Wales great George North to retire from rugby at end of the season

Retired from international arena in 2024 with 121 caps.
Wales great George North to retire from rugby at end of the season

Wales great George North has announced he will retire from rugby at the end of the season.

Think of George North and two iconic moments inevitably stand out. Both took place on the 2013 British & Irish Lions tour when he was just 21 years old. 

Few northern hemisphere players have made a bigger top-level impact at a more tender age than the departing North, who announced on Wednesday he was retiring from all rugby at the end of this season.

The first indelible image occurred in Brisbane in the first Test against Australia. North was inside his own half when he fielded a kick from Berrick Barnes and set off on the kind of surging run that gets longer with every breathless retelling. 

After 40 metres he had already burned off three Wallabies and had only Will Genia left to beat. The photo of North pointing an exultant finger at the trailing scrum-half has taken its place in modern Lions folklore.

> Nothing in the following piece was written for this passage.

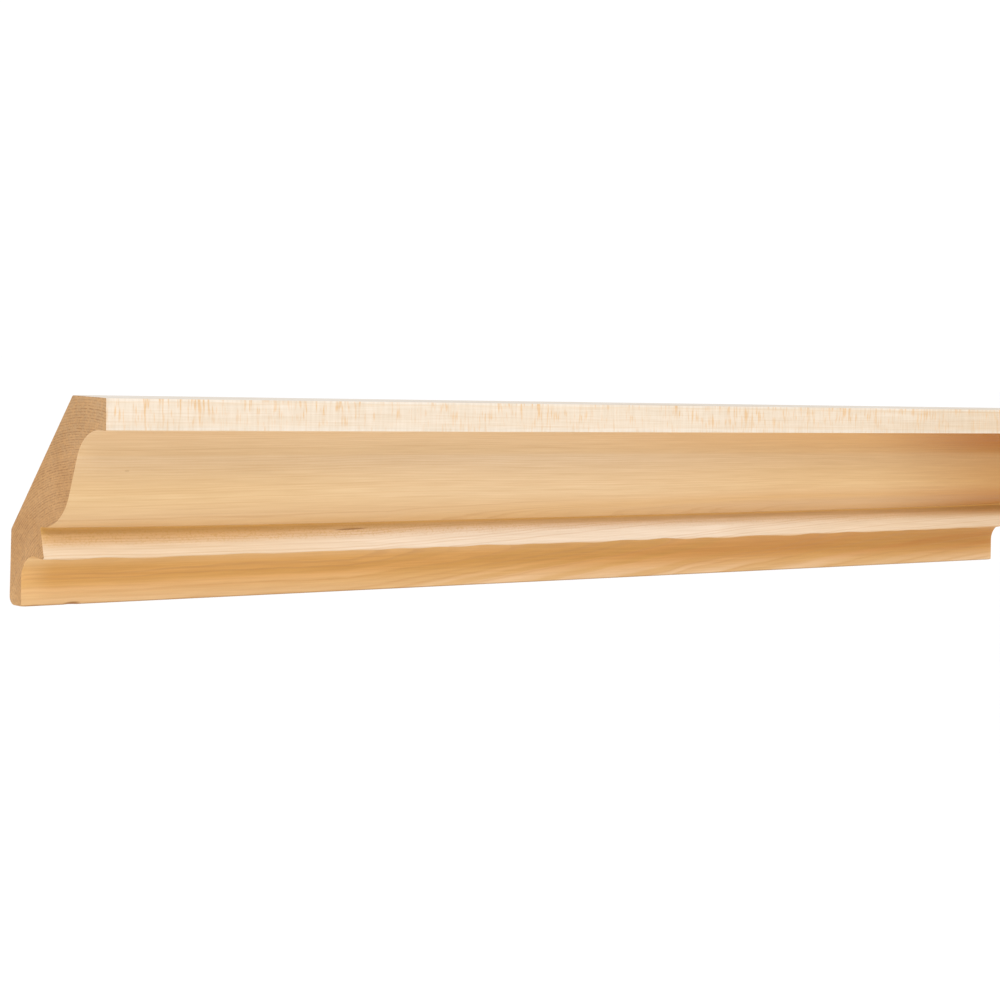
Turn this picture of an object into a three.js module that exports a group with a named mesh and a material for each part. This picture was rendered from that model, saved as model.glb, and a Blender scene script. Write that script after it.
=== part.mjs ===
// One straight length of hardwood crown moulding, moulded from a single board
// and cut square at both ends. It bridges the corner between a wall and a ceiling.
//
// Millimetres. +X runs along the moulding, +Y faces the wall and -Y the room,
// +Z faces the ceiling. The origin is on the wall face, half-way along the
// moulding and half-way up that face.
import * as THREE from "three";

// Driving dimensions of the piece as it stands against wall and ceiling.
const LENGTH = 467;
const DROP = 64.8; // down the wall, from the ceiling to the bottom edge
const PROJECTION = 51.2; // out from the wall, to the lower edge of the top fillet
const SPRING_ANGLE = 38; // degrees between the sloping back and the wall
const WALL_FACE_HEIGHT = 23;

// The front, from the ceiling down.
const TOP_FILLET_HEIGHT = 9.6;
const FILLET_LEAN = 2.5; // degrees off plumb of the top fillet and the foot, out at the bottom
const SOFFIT_WIDTH = 3.5; // flat under the top fillet, before the cove starts
const COVE_RADIUS = 12.2;
const FLANK_LEAN = 18.4; // degrees off plumb of the flat between cove and nose
const NOSE_RADIUS = 15.2;
const STEP_HEIGHT = 24.9; // underside of the nose, above the bottom edge
const STEP_DEPTH = 16.8; // inner corner under the nose, out from the wall
const LIP_HEIGHT = 14.9; // lower edge of the middle fillet, above the bottom edge
const LIP_DEPTH = 19.5; // the same edge, out from the wall
const UNDERCUT_RISE = 8.2; // degrees that the lip's underside climbs towards the wall
const UNDERCUT_RADIUS = 7;
const FOOT_DEPTH = 7; // bottom of the flat lower front, out from the wall

// How far each corner is eased by machining and handling.
const SHARP_ARRIS = 0.4;
const LIP_EASE = 0.7;
const CEILING_BACK_EASE = 1;
const WALL_TOP_EASE = 1.5;
const WALL_BOTTOM_EASE = 2.8;

// The furthest that an arc's flats may lie inside the true curve.
const ARC_TOLERANCE = 0.006;

const MAPLE = { color: 0xe4bb8c, roughness: 0.45, metalness: 0 };

const slope = (degrees) => Math.tan(THREE.MathUtils.degToRad(degrees));

// Points of the arc that rounds a corner of the outline, convex or hollow.
function roundedCorner(before, corner, after, radius) {
  const back = before.clone().sub(corner).normalize();
  const onward = after.clone().sub(corner).normalize();
  const halfAngle = Math.acos(back.dot(onward)) / 2;
  const reach = radius / Math.tan(halfAngle);
  const start = corner.clone().addScaledVector(back, reach);
  const end = corner.clone().addScaledVector(onward, reach);
  const centre = back.clone().add(onward).normalize();
  centre.multiplyScalar(radius / Math.sin(halfAngle)).add(corner);

  const turn = Math.PI - 2 * halfAngle;
  const flatTurn = 2 * Math.acos(1 - ARC_TOLERANCE / radius);
  const clockwise = back.cross(onward) > 0;
  const arc = new THREE.EllipseCurve(
    centre.x, centre.y, radius, radius,
    start.sub(centre).angle(), end.sub(centre).angle(), clockwise,
  );
  return arc.getPoints(Math.ceil(turn / flatTurn));
}

// The flat faces meet at these corners before each one is rounded. A corner is
// given by its distance out from the wall and its height above the bottom edge.
function sectionCorners() {
  const backCorner = (DROP - WALL_FACE_HEIGHT) * slope(SPRING_ANGLE);
  const soffit = DROP - TOP_FILLET_HEIGHT;
  const coveTangent = COVE_RADIUS * slope((90 - FLANK_LEAN) / 2);
  const coveCorner = PROJECTION - SOFFIT_WIDTH - coveTangent;
  const noseCorner = coveCorner - (soffit - STEP_HEIGHT) * slope(FLANK_LEAN);
  const topFront = PROJECTION - TOP_FILLET_HEIGHT * slope(FILLET_LEAN);
  // The lip's underside and the leaning foot meet here.
  const undercutClimb = LIP_HEIGHT + (LIP_DEPTH - FOOT_DEPTH) * slope(UNDERCUT_RISE);
  const undercutUp = undercutClimb / (1 - slope(UNDERCUT_RISE) * slope(FILLET_LEAN));
  const undercutOut = FOOT_DEPTH - undercutUp * slope(FILLET_LEAN);
  return [
    { out: 0, up: 0, ease: WALL_BOTTOM_EASE },
    { out: 0, up: WALL_FACE_HEIGHT, ease: WALL_TOP_EASE },
    { out: backCorner, up: DROP, ease: CEILING_BACK_EASE },
    { out: topFront, up: DROP, ease: SHARP_ARRIS },
    { out: PROJECTION, up: soffit, ease: SHARP_ARRIS },
    { out: coveCorner, up: soffit, ease: COVE_RADIUS },
    { out: noseCorner, up: STEP_HEIGHT, ease: NOSE_RADIUS },
    { out: STEP_DEPTH, up: STEP_HEIGHT, ease: SHARP_ARRIS },
    { out: LIP_DEPTH, up: LIP_HEIGHT, ease: LIP_EASE },
    { out: undercutOut, up: undercutUp, ease: UNDERCUT_RADIUS },
    { out: FOOT_DEPTH, up: 0, ease: SHARP_ARRIS },
  ];
}

// The section in its own plane: x towards the wall, y up, about the origin.
function sectionShape() {
  const corners = sectionCorners();
  const points = corners.map(({ out, up }) => new THREE.Vector2(-out, up - WALL_FACE_HEIGHT / 2));
  const count = points.length;
  const outline = corners.flatMap(({ ease }, i) => {
    const before = points[(i + count - 1) % count];
    const after = points[(i + 1) % count];
    return roundedCorner(before, points[i], after, ease);
  });
  return new THREE.Shape(outline);
}

function crownMoulding() {
  const geometry = new THREE.ExtrudeGeometry(sectionShape(), { depth: LENGTH, bevelEnabled: false });
  const mesh = new THREE.Mesh(geometry, new THREE.MeshStandardMaterial(MAPLE));
  mesh.name = "crown_moulding";

  // The section's x and y become Y and Z, and its sweep runs along X.
  const towardsWall = new THREE.Vector3(0, 1, 0);
  const up = new THREE.Vector3(0, 0, 1);
  const along = new THREE.Vector3(1, 0, 0);
  mesh.quaternion.setFromRotationMatrix(new THREE.Matrix4().makeBasis(towardsWall, up, along));
  mesh.position.x = -LENGTH / 2;
  return mesh;
}

const model = new THREE.Group();
model.add(crownMoulding());

export default model;
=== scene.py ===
import math

import bpy
from mathutils import Matrix, Vector


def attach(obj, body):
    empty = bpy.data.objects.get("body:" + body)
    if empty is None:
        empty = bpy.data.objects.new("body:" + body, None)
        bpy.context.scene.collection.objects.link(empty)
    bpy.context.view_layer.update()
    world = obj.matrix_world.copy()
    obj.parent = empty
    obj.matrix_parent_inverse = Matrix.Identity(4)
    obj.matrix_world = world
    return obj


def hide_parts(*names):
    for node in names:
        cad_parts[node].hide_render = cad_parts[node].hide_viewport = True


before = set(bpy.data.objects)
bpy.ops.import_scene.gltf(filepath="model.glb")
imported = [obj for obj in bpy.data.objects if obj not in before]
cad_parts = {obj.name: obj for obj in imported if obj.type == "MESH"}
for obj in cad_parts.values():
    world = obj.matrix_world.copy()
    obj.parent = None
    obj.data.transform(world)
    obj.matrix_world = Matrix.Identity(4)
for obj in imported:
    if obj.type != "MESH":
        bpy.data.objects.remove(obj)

bpy.context.view_layer.update()


# The moulding is one straight run of hard maple, planed and then moulded to its
# section by a set of profiled cutters, and cut square at both ends by a saw.
# It leans between wall and ceiling and is nailed through to both.
class Value:
    """A value in a node tree. Arithmetic on it adds the tree's Math nodes."""

    def __init__(self, tree, socket=None):
        self.tree = tree
        self.socket = socket

    def node(self, kind, settings=None, inputs=None):
        """Adds one node, with its settings first and then its sockets."""
        made = self.tree.nodes.new(kind)
        for name, setting in (settings or {}).items():
            if name == "stops":
                ramp = made.color_ramp.elements
                while len(ramp) < len(setting):
                    ramp.new(0.5)
                for element, (place, colour) in zip(ramp, setting):
                    element.position = place
                    element.color = (*colour, 1)
            else:
                setattr(made, name, setting)
        for name, given in (inputs or {}).items():
            socket = self.find(made.inputs, name)
            if isinstance(given, Value):
                self.tree.links.new(given.socket, socket)
            else:
                socket.default_value = given
        return made

    def make(self, kind, settings=None, inputs=None, output=0):
        """Adds one node and returns one of its outputs."""
        return Value(self.tree, self.find(self.node(kind, settings, inputs).outputs, output))

    @staticmethod
    def find(sockets, name):
        if isinstance(name, int):
            return sockets[name]
        return next((s for s in sockets if s.identifier == name), None) or sockets[name]

    def math(self, operation, *others):
        return self.make("ShaderNodeMath", {"operation": operation}, dict(enumerate((self, *others))))

    def __add__(self, other):
        return self.math("ADD", other)

    def __sub__(self, other):
        return self.math("SUBTRACT", other)

    def __mul__(self, other):
        return self.math("MULTIPLY", other)

    def __truediv__(self, other):
        return self.math("DIVIDE", other)

    def __pow__(self, other):
        return self.math("POWER", other)

    def __rsub__(self, other):
        return (self * -1).math("ADD", other)

    def __neg__(self):
        return self * -1

    __radd__ = __add__

    def rise(self, start, end):
        """0 before start, 1 after end and a smooth step between."""
        settings = {"interpolation_type": "SMOOTHSTEP", "clamp": True}
        return self.make("ShaderNodeMapRange", settings, {"Value": self, "From Min": start, "From Max": end})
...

Which made what followed the week after all the more striking. The second Test in Melbourne was delicately poised when North was the recipient of an impromptu through-the-legs reverse pass from Brian O’Driscoll. The Wallabies’ new sensation, Israel Folau, was quickly on to him, leaving North seemingly exposed in his own half.

Instead the tables were about to be turned in sensational fashion. North drove determinedly forwards, still carrying the ball, and hoisted Folau over his right shoulder in a fireman’s lift-style wrestling manoeuvre. 

As they watched Australia’s danger man being carried backwards by a red-shirted dump truck, the Lions fans in the stands could have sworn they had uncovered the North Walian version of Jonah Lomu.

Subsequently the 6ft 4in, 17st North acknowledged he had no particular idea what he was doing. He did remember, however, being approached after the game by the tour manager, Gerald Davies. “In all my years in rugby, George, I’ve seen many an amazing thing happen,” said Davies. “Tries scored from 100 metres out, forwards doing beautiful things but I’ve never seen an attacker carry a defender back.” 

As North later recalled: “That made me laugh.”

When you consider that he also registered two tries on his first Test appearance against South Africa at the age of 18, the youngest Welshman to score on debut, the wing was unquestionably a precocious talent. By the time he retired from international rugby in 2024 with 121 caps he was second behind Shane Williams on the all-time list of Welsh men’s try scorers with 47 and had featured in four World Cups. He also shared in four Six Nations titles, including two grand slams.

Above all he was ahead of his time, certainly in Wales. These days there are increasing numbers of powerful wings with pace and footwork but, Lomu aside, North was their modern pied piper. 

As Warren Gatland put it when his lethal weapon stood down from the Test arena two years ago: “George has contributed hugely to Welsh rugby in an incredible career. The way that he burst on to the scene at 18 … I can remember seeing him play and thinking: ‘We need to cap this kid.’” 

Now 34, North began his club career at Scarlets before joining Northampton Saints in 2013 where he won a Premiership title. “My nickname at Northampton was ‘Manchild’: the size of a man and the brain of a child,” he recalled. 

He then spent five years with Ospreys before joining the French ProD2 side Provence but he is now leaving the stage for good.

In a video posted on X, North described it as “the right time” to bow out. “I’ve been able to live out my childhood dream for many seasons playing with some of the best players, coaches and the staff behind. The next chapter? Still working on that one, but I’m excited to see where that journey takes me.” 

He has certainly earned a decent rest, having endured several bleak injury episodes during his career. 

Aged 21 he said: “I already feel like I’m in the body of a 31-year-old” and took a six-month break from rugby in 2015 after suffering a series of heavy blows to the head. He remains adamant that, contrary to the headlines around that time, he never took unacceptable risks with his health. “There are players out there who have had a lot more than me,” he said two years ago.

“I was probably the first real example where it got highlighted. Even to this day I get mentioned in articles about head collisions. But the whole way through I went after the best advice and went out of my way to find the right people. We set up monitoring to make sure I’m OK and have done ever since.” 

Given he has two children with his wife Becky James, the former Olympic cyclist, there must be a chance of the name North resurfacing in top-level sport at some stage. The genes are certainly promising but, whatever happens, the eye-catching contributions of Welsh rugby’s powerful boy wonder are certain to stand the test of time.